Forever (by that I mean since I have been in the legal profession), we have been taught to avoid “legalese” and use plain language. Unfortunately, the theory and the practice are often two different things. In every walk of life, not just law, there is jargon that includes and excludes people’s ability to comprehend. Many agreements require a lawyer to interpret them.

My earliest conflict with legal language (I have noted before) was in relation to my upcoming oath of office which I had to take before I could be admitted to the Bar and officially become a lawyer. The oath related to what I would promise not to do to men. I bit the bullet as I wanted admission to the privileged and powerful world of law. I was recently reminded that it was only a couple of months later that one of my law professors was admitted to the Bar, who apparently thought the same as me, but changed the words to use “person” in her oath. She sits on our Supreme Court of Canada at this time.

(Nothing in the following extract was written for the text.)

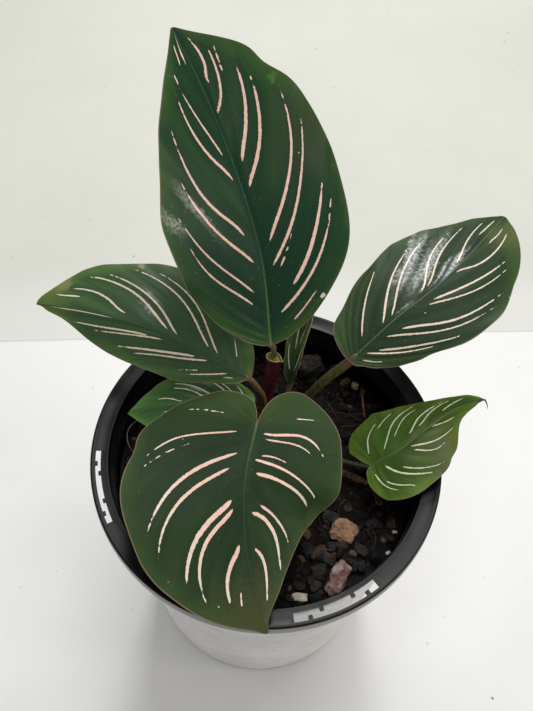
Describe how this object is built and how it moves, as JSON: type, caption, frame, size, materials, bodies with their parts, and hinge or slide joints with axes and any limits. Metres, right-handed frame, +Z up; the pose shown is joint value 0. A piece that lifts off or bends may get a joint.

Where I saw cause for quiet complaint (or perhaps a rant), she saw cause for action. Words matter. Action even more.

I was recently drafting some not-for-profit society bylaws and came across a precedent that gave me flashbacks to the above event and used a lot of legalese. It seemed to remedy the gender issue with a “his/her”. If there is anything I enjoy less than the generic “man” including woman (so does “person” by the way) or vice versa, it is a “his/her”. Especially if I have to choose one for a document as for some names, you just do not know. I prefer generic inclusive language, one plain size that fits all. The precedent further went on to state that the singular shall include the plural. In that case I changed the pronoun to a “they” and noted this included the singular. Close enough.

As much as we heretofore have got, and hereafter may get, lost in legalese, the word salads thrown around by some politicians trying to walk the highwire of politics is beyond compare. Political speeches (often with lawyers in the background, or lawyers turned into politicians giving them) definitely are an art to behold. While you desperately analyze the information to determine if anything was actually said, you can usually find a sound bite or two to carry the day. We have simplified the overly complex with sound bites. We use some of those sound bites as labels for people. This simplification does not seem to be leading us towards a more collaborative path. The Tower of Babel is upon us, and we need to find a proverbial Heimlich maneuver before we choke.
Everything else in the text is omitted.